• **What to produce**: Look through the lines below and extract each one that contains "materials".

───── Provided data ─────

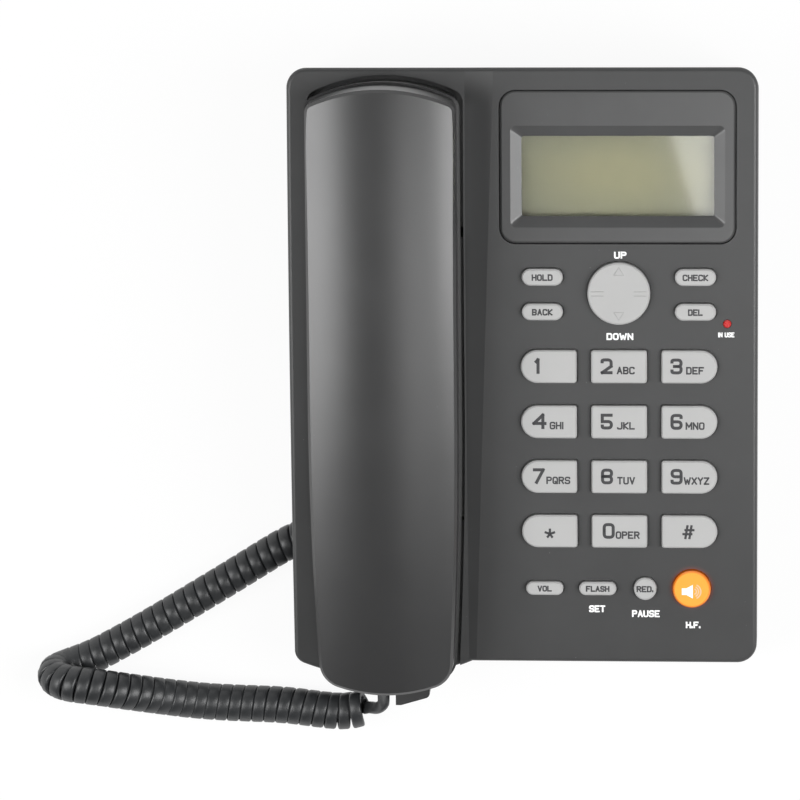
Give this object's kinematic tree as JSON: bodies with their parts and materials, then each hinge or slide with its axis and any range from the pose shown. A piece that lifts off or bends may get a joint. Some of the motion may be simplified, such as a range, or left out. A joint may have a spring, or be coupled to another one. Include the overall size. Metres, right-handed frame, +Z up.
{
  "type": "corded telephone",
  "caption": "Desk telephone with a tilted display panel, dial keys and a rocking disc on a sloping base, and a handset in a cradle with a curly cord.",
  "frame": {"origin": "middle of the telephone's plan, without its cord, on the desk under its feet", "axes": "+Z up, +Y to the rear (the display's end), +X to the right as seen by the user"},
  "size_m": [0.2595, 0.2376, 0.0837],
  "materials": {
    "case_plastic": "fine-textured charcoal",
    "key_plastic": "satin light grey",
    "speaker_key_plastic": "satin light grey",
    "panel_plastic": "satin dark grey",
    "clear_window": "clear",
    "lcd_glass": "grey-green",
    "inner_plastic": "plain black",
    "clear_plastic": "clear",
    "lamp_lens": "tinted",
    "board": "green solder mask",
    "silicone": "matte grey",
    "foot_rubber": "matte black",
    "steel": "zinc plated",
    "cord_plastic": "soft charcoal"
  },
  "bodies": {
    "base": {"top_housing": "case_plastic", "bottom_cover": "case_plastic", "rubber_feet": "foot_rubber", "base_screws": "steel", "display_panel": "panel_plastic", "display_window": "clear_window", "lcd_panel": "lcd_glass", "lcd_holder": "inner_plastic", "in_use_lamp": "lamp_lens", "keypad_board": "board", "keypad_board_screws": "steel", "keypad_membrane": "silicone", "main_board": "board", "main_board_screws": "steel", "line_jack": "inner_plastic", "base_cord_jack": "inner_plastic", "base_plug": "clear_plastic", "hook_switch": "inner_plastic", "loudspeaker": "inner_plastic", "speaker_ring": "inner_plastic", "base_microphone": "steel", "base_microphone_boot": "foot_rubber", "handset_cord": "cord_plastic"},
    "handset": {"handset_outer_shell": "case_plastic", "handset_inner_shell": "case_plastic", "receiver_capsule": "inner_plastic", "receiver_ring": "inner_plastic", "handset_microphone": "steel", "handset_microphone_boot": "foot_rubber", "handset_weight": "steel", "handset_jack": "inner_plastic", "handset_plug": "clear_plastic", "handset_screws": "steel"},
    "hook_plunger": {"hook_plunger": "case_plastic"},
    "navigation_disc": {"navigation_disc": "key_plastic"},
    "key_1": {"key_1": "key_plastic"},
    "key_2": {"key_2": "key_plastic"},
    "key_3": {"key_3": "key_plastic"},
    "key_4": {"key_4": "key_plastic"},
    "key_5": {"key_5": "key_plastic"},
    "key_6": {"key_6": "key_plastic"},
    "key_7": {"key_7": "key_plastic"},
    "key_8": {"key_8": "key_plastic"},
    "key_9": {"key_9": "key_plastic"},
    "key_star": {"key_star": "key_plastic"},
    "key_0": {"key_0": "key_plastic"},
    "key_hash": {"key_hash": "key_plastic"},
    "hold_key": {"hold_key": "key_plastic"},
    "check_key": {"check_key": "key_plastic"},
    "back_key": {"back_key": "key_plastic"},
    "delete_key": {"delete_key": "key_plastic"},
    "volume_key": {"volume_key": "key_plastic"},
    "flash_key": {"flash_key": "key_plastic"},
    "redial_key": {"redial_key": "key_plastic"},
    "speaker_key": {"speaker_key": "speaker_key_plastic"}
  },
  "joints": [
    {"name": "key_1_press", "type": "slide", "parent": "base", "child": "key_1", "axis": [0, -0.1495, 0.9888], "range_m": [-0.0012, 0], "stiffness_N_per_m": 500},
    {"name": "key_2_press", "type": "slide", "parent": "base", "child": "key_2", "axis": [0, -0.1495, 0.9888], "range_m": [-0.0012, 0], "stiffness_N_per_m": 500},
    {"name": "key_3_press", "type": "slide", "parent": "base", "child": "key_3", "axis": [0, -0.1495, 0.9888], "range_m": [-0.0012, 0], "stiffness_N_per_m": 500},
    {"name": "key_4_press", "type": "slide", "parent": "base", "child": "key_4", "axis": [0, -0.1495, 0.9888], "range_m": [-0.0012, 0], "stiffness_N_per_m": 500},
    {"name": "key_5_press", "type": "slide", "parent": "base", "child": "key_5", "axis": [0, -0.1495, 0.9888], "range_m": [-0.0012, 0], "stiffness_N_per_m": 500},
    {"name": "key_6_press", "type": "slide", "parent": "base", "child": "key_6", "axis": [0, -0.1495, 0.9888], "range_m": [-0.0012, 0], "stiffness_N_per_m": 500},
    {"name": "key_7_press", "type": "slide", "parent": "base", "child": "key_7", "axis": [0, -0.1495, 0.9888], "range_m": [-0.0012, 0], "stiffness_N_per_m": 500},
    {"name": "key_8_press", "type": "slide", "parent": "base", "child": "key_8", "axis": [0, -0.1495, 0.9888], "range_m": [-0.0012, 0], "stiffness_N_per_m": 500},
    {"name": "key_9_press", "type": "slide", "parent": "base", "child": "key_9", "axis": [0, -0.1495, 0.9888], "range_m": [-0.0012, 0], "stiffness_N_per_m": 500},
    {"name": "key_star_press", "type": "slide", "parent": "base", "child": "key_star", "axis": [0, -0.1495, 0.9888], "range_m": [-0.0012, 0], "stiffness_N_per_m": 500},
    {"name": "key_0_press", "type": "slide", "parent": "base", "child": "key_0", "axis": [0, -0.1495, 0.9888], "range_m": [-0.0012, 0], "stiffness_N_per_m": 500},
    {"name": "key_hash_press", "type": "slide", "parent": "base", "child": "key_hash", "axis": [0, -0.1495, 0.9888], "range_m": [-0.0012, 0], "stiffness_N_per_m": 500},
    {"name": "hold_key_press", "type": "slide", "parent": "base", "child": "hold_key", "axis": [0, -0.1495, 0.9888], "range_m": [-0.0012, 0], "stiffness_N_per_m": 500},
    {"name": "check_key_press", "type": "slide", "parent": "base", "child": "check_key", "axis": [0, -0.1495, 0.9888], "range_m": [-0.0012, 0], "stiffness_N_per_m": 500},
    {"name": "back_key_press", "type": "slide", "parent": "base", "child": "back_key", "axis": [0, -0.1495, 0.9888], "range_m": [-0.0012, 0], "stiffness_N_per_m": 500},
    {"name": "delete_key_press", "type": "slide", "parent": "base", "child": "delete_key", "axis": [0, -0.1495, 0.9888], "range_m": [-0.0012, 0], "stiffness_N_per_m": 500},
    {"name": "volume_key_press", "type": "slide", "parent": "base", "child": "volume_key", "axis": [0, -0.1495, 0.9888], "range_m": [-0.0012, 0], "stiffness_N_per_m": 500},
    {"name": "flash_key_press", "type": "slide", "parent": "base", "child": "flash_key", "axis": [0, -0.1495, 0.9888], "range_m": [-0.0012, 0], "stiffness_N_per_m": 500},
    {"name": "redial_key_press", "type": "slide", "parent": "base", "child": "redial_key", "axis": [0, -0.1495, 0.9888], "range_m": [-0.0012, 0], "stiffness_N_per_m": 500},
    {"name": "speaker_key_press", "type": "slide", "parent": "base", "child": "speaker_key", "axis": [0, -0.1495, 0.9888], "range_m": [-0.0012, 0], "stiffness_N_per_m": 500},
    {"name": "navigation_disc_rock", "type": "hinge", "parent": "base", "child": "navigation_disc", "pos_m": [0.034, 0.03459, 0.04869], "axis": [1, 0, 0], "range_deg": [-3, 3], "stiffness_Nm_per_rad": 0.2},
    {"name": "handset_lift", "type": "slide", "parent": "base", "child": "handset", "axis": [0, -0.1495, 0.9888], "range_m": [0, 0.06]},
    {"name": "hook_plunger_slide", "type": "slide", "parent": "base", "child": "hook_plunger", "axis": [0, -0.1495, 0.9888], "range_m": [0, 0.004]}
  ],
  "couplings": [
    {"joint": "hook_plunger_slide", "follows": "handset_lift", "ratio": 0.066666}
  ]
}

─────
───── Provided data ─────

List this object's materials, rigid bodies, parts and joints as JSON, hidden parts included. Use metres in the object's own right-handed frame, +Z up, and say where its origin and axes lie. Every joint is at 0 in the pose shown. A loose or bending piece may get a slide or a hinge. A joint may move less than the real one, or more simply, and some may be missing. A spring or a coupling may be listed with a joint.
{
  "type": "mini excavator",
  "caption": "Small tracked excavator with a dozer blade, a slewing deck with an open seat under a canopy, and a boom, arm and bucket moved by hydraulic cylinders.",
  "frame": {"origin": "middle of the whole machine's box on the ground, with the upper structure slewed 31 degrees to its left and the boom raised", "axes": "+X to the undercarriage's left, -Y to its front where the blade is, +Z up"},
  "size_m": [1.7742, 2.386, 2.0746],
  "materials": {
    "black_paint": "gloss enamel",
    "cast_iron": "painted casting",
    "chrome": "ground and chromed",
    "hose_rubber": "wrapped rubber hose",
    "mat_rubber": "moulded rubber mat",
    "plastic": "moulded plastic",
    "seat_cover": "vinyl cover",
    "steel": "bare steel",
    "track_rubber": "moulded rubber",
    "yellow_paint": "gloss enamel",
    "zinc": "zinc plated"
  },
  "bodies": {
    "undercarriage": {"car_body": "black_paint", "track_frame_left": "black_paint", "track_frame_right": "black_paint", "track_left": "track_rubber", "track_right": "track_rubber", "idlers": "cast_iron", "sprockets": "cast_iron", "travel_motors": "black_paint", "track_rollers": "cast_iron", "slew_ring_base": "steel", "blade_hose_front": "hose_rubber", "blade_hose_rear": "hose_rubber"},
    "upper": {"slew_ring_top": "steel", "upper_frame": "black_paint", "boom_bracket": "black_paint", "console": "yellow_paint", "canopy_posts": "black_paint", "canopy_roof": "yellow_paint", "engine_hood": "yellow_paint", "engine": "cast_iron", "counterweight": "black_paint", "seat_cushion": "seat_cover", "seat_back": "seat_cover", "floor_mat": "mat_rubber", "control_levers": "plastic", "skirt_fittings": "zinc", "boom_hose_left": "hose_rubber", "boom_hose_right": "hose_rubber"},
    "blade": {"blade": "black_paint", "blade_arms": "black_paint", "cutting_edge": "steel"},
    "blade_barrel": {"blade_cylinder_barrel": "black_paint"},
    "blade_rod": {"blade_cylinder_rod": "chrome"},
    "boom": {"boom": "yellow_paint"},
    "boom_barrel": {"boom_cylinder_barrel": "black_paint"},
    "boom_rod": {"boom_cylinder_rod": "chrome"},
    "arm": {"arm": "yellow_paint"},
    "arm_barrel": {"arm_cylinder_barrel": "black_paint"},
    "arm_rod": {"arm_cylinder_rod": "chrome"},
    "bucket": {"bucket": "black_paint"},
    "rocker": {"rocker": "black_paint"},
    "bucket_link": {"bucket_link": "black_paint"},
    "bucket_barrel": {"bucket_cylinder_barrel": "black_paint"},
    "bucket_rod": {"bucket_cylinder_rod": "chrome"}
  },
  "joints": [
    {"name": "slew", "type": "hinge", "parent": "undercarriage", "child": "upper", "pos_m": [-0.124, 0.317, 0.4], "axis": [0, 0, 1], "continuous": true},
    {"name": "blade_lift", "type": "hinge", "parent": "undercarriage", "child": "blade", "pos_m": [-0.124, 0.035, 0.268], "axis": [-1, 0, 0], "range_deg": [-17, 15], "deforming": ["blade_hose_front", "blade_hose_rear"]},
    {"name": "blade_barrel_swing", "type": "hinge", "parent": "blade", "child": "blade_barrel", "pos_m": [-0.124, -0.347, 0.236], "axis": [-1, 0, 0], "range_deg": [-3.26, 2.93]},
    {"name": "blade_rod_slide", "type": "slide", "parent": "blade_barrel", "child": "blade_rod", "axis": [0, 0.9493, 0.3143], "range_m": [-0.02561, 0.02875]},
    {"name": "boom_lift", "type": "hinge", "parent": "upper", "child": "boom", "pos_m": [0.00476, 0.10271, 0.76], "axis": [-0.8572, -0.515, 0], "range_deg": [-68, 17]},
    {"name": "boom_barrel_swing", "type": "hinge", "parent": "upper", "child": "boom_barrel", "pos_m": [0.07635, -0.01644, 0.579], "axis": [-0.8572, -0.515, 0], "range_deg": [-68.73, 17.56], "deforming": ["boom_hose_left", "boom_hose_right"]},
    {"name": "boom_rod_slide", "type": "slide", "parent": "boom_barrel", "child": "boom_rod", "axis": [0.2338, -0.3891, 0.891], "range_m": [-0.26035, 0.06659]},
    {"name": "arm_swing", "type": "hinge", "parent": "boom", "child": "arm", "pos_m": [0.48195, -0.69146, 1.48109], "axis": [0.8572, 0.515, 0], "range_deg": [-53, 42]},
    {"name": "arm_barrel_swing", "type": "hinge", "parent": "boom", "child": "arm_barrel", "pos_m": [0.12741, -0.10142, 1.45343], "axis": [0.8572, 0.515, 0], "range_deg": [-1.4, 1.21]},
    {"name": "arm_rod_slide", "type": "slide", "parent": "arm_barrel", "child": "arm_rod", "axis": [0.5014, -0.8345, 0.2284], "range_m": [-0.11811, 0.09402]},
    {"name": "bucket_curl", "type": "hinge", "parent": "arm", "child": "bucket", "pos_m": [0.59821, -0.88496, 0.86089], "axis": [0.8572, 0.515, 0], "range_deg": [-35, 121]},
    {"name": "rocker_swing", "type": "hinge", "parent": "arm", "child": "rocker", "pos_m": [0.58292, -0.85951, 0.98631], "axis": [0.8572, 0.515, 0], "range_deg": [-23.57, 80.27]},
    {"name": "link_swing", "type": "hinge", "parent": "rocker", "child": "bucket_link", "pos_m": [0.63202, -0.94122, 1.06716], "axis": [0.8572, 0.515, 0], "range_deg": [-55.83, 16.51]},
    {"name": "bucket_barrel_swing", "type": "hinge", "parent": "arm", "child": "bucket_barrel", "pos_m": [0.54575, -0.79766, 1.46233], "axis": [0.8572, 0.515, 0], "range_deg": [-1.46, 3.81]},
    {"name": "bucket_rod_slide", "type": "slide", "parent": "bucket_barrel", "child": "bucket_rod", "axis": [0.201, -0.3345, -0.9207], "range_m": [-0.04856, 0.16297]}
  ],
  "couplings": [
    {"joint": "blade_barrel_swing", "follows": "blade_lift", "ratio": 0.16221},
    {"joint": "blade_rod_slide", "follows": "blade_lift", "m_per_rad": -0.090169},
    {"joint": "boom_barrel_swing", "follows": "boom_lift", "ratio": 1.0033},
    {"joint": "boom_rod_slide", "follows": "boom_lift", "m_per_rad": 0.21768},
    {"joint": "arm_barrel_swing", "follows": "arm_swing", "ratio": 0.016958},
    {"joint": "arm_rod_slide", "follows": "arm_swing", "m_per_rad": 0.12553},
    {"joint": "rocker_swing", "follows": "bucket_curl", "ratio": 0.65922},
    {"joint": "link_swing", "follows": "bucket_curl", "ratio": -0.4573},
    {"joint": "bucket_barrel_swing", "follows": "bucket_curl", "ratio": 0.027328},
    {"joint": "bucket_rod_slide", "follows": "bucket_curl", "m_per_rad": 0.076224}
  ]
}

─────

• **The output**:
Give this object's kinematic tree as JSON: bodies with their parts and materials, then each hinge or slide with its axis and any range from the pose shown. A piece that lifts off or bends may get a joint. Some of the motion may be simplified, such as a range, or left out. A joint may have a spring, or be coupled to another one. Include the overall size. Metres, right-handed frame, +Z up.
  "materials": {
List this object's materials, rigid bodies, parts and joints as JSON, hidden parts included. Use metres in the object's own right-handed frame, +Z up, and say where its origin and axes lie. Every joint is at 0 in the pose shown. A loose or bending piece may get a slide or a hinge. A joint may move less than the real one, or more simply, and some may be missing. A spring or a coupling may be listed with a joint.
  "materials": {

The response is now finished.